> EXERCISE: Write the listing out again, all of it, word for word.

■ ■ ■

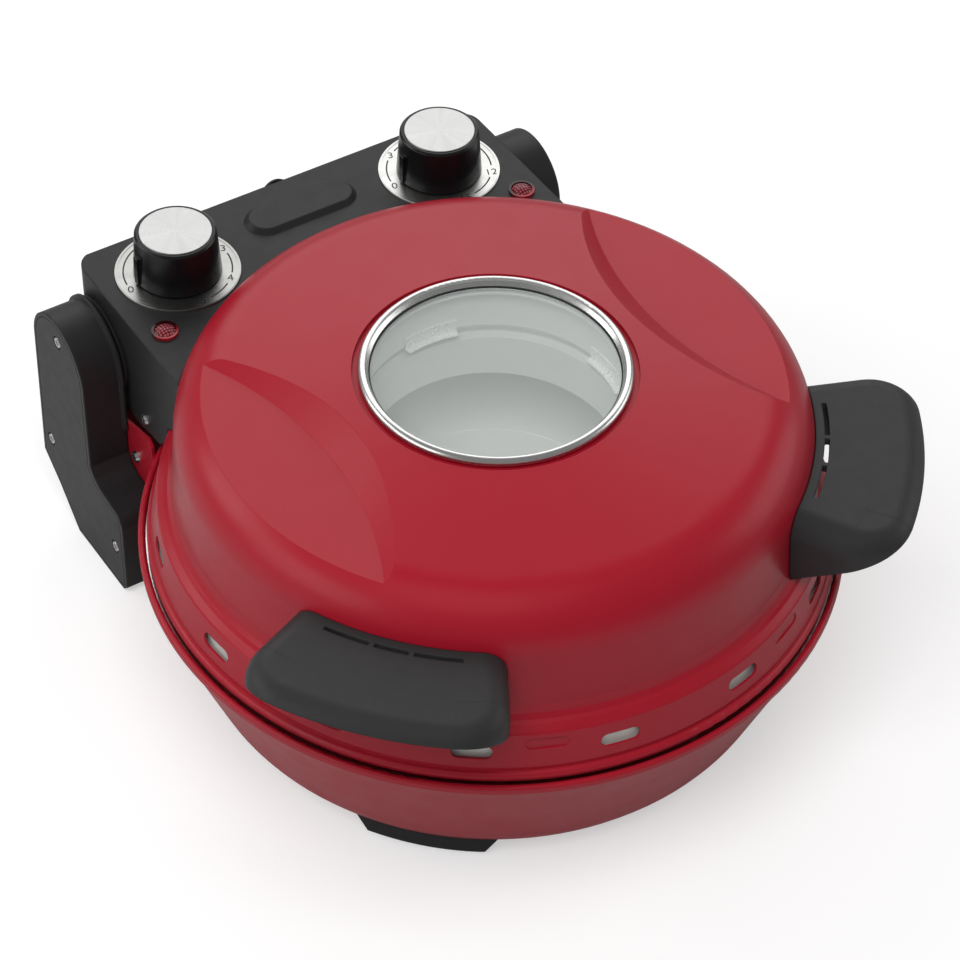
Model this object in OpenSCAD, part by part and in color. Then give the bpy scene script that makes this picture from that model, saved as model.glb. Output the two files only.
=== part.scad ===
// Countertop pizza maker: a round base with a stone, and a domed lid with a window.
// Millimetres. Z is up, the table is z = 0, the front is -Y, the controls are at +Y.
// Pieces are drawn about the bowl's axis, and place() moves them to the object's frame.

/* [Base] */
// Outer radius of the bowl's rim
rim_r = 180; // [177:1:183]
// Height of the bowl's rim above the table
rim_z = 90; // [88:1:93]
// Height of the bowl's flat bottom above the table
bowl_z = 5; // [4:0.5:7]
// Sheet thickness of the bowl
bowl_t = 1.2; // [0.8:0.2:2]
// Distance of the stone's edge from the bowl's rim
stone_gap = 25; // [24:1:28]
// Thickness of the stone
stone_t = 12; // [10:1:13]

/* [Lid] */
// Wall thickness of the lid
lid_t = 1.2; // [0.8:0.2:2]
// Radius of the lid's shoulder
shoulder_r = 30; // [27:1:32]
// Height of the lid's top above the rim
dome_h = 105; // [102:1:108]
// Vent slots around the lid's skirt
vent_count = 15; // [12:1:18]
// Length of a vent slot
vent_len = 20; // [16:1:22]
// Outer radius of the window's steel ring
ring_r = 68; // [66:1:69]

/* [Controls] */
// Half the width of the control box
box_half = 122.5; // [120:0.5:123.5]
// Height of the control box's top above the rim
box_h = 71.5; // [70:0.5:73]
// Distance of a dial's middle from the side of the box
dial_side = 42; // [40.5:0.5:44]
// Radius of a dial plate
dial_r = 33; // [30:0.5:34]
// Radius of a knob at its foot
knob_r = 23.2; // [21:0.2:24]
// Height of a knob
knob_h = 25.5; // [22:0.5:28]

/* [Hinge] */
// Radius of the hinge pins
pin_r = 5; // [4:0.25:5.5]
// Thickness of the hinge arms
arm_w = 23; // [22:0.5:26]
// Radius of the arms' round tops
arm_r = 28; // [27.5:0.25:29]

/* [Handles] */
// Direction of a handle, measured from the front
grip_angle = 49.5; // [47:0.5:51]
// Half of the angle a handle spans
grip_span = 19; // [17:0.5:20]
// Radius of a handle's outer edge
grip_r = 216; // [211:0.5:217]

/* [Fits] */
// Gap between pieces that are fixed to each other
fit = 0.3; // [0.2:0.05:0.4]
// Radial clearance of shafts that turn
run = 0.05; // [0.03:0.01:0.08]

/* [Hidden] */
$fn = 96;

// The bowl's bead and the arms' rear edge are equally far from the origin.
hinge_out = 10;
arm_back = 31;
bead_out = 1.2;
bowl_y = -(hinge_out + arm_back - bead_out) / 2;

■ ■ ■

> SOLVED EXERCISE:
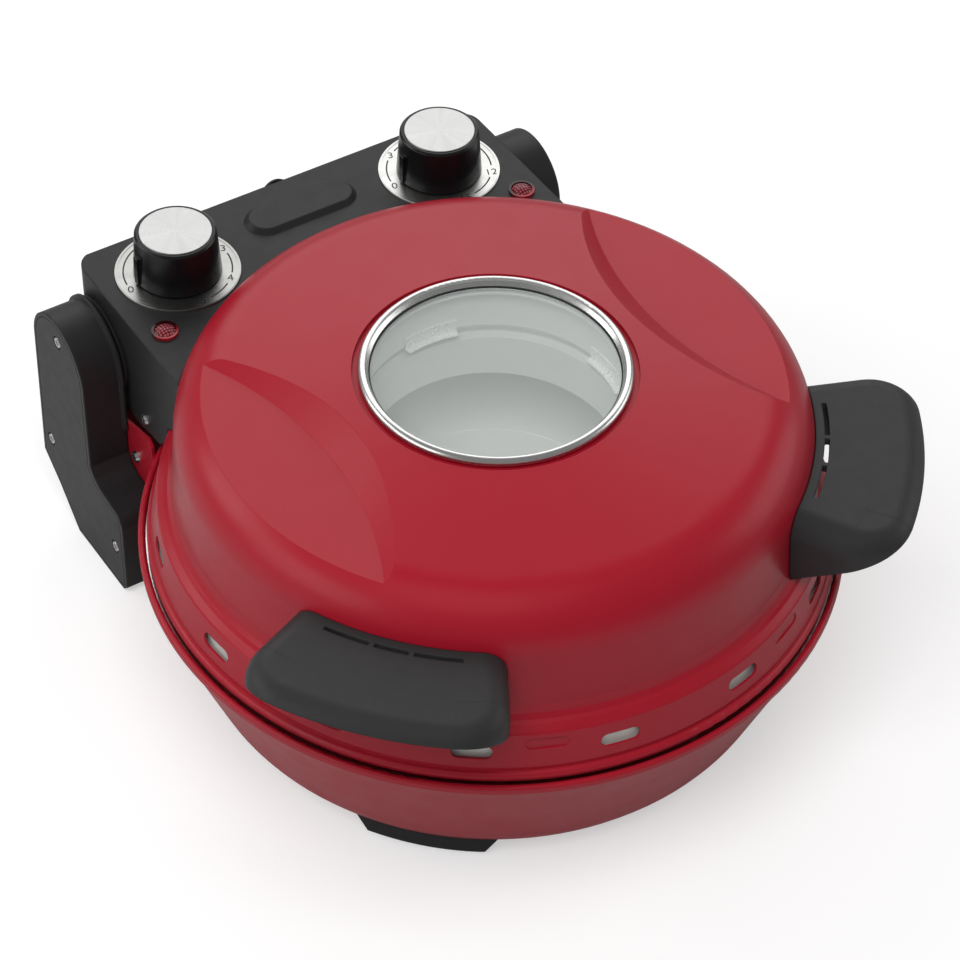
Model this object in OpenSCAD, part by part and in color. Then give the bpy scene script that makes this picture from that model, saved as model.glb. Output the two files only.
=== part.scad ===
// Countertop pizza maker: a round base with a stone, and a domed lid with a window.
// Millimetres. Z is up, the table is z = 0, the front is -Y, the controls are at +Y.
// Pieces are drawn about the bowl's axis, and place() moves them to the object's frame.

/* [Base] */
// Outer radius of the bowl's rim
rim_r = 180; // [177:1:183]
// Height of the bowl's rim above the table
rim_z = 90; // [88:1:93]
// Height of the bowl's flat bottom above the table
bowl_z = 5; // [4:0.5:7]
// Sheet thickness of the bowl
bowl_t = 1.2; // [0.8:0.2:2]
// Distance of the stone's edge from the bowl's rim
stone_gap = 25; // [24:1:28]
// Thickness of the stone
stone_t = 12; // [10:1:13]

/* [Lid] */
// Wall thickness of the lid
lid_t = 1.2; // [0.8:0.2:2]
// Radius of the lid's shoulder
shoulder_r = 30; // [27:1:32]
// Height of the lid's top above the rim
dome_h = 105; // [102:1:108]
// Vent slots around the lid's skirt
vent_count = 15; // [12:1:18]
// Length of a vent slot
vent_len = 20; // [16:1:22]
// Outer radius of the window's steel ring
ring_r = 68; // [66:1:69]

/* [Controls] */
// Half the width of the control box
box_half = 122.5; // [120:0.5:123.5]
// Height of the control box's top above the rim
box_h = 71.5; // [70:0.5:73]
// Distance of a dial's middle from the side of the box
dial_side = 42; // [40.5:0.5:44]
// Radius of a dial plate
dial_r = 33; // [30:0.5:34]
// Radius of a knob at its foot
knob_r = 23.2; // [21:0.2:24]
// Height of a knob
knob_h = 25.5; // [22:0.5:28]

/* [Hinge] */
// Radius of the hinge pins
pin_r = 5; // [4:0.25:5.5]
// Thickness of the hinge arms
arm_w = 23; // [22:0.5:26]
// Radius of the arms' round tops
arm_r = 28; // [27.5:0.25:29]

/* [Handles] */
// Direction of a handle, measured from the front
grip_angle = 49.5; // [47:0.5:51]
// Half of the angle a handle spans
grip_span = 19; // [17:0.5:20]
// Radius of a handle's outer edge
grip_r = 216; // [211:0.5:217]

/* [Fits] */
// Gap between pieces that are fixed to each other
fit = 0.3; // [0.2:0.05:0.4]
// Radial clearance of shafts that turn
run = 0.05; // [0.03:0.01:0.08]

/* [Hidden] */
$fn = 96;

// The bowl's bead and the arms' rear edge are equally far from the origin.
hinge_out = 10;
arm_back = 31;
bead_out = 1.2;
bowl_y = -(hinge_out + arm_back - bead_out) / 2;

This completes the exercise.